In [None]:
# 파이캐럿 패키지 설치
!pip install pycaret

In [None]:
import joblib
import pandas as pd
import numpy as np
from sklearn.preprocessing import MinMaxScaler
from pycaret.regression import predict_model

# 입력받아야 하는 데이터 형태
similarity_df_path = '/content/extracted_sim_final.csv'
master_visit_all_path = '/content/master_visit_all.csv'
model_path = '/content/gbr_model.pkl'


user_preference_numbers = [1, 2, 3, 4, 5]
travel_style = {
    "GENDER": [0],
    "AGE_GRP": [20],
    "TRAVEL_STYL_1": [1],
    "TRAVEL_STYL_2": [1],
    "TRAVEL_STYL_3": [1],
    "TRAVEL_STYL_4": [1],
}


# recommendation 종합 함수
def recommendation(similarity_df_path, master_visit_all_path, model_path, user_preference_numbers, travel_style):
    # 모델과 데이터 로드
    model = joblib.load(model_path)
    master_visit_all = pd.read_csv(master_visit_all_path)
    similarity_df = pd.read_csv(similarity_df_path)
    similarity_df.set_index('Unnamed: 0', inplace = True)
    user_prefer = pd.DataFrame(travel_style)

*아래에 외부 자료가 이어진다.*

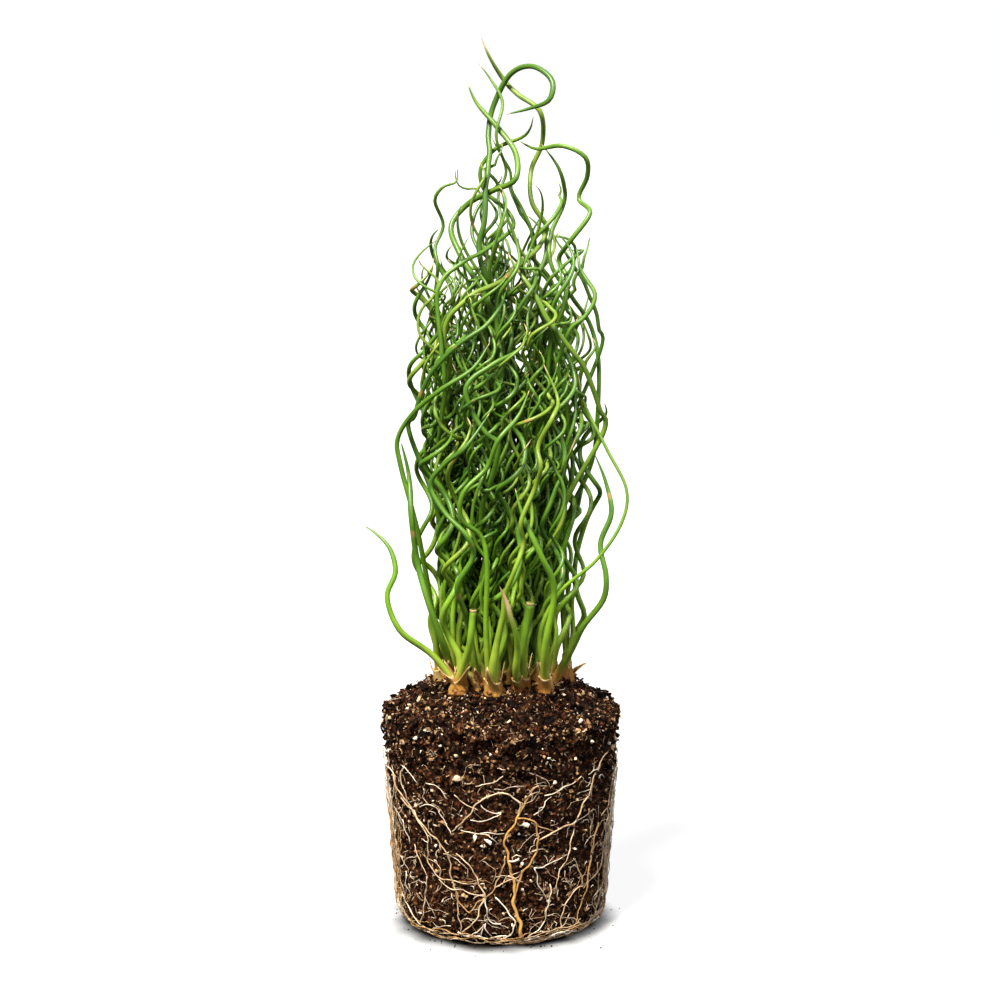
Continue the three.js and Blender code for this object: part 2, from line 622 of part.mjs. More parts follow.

    # 'TRAVEL_STYL_3' 컬럼 수정
    user_prefer['TRAVEL_STYL_3'] = user_prefer['TRAVEL_STYL_3'].replace({1: '1', 2: '1', 3: '2', 4: '3', 5: '3'})
    user_prefer['TRAVEL_STYL_3'] = user_prefer['TRAVEL_STYL_3'].astype(int)

    # 방문 지역 데이터 준비
    visit_areas = master_visit_all['VISIT_AREA_NM'].drop_duplicates().dropna(axis=0).tolist()
    repeated_visits = np.tile(visit_areas, len(user_prefer))

    # 오버샘플링된 테스트 데이터프레임 생성
    testing_dict = {
        'GENDER': np.repeat(user_prefer['GENDER'], len(visit_areas)),
        'AGE_GRP': np.repeat(user_prefer['AGE_GRP'], len(visit_areas)),
        'TRAVEL_STYL_1': np.repeat(user_prefer['TRAVEL_STYL_1'], len(visit_areas)),
        'TRAVEL_STYL_2': np.repeat(user_prefer['TRAVEL_STYL_2'], len(visit_areas)),
        'TRAVEL_STYL_3': np.repeat(user_prefer['TRAVEL_STYL_3'], len(visit_areas)),
        'TRAVEL_STYL_4': np.repeat(user_prefer['TRAVEL_STYL_4'], len(visit_areas)),
        'VISIT_AREA_NM': repeated_visits
    }

    testing = pd.DataFrame(testing_dict).reset_index(drop=True).drop_duplicates()

    # 예측
    result = predict_model(model, data=testing)
    scaler = MinMaxScaler()
    result['output'] = scaler.fit_transform(result[['prediction_label']])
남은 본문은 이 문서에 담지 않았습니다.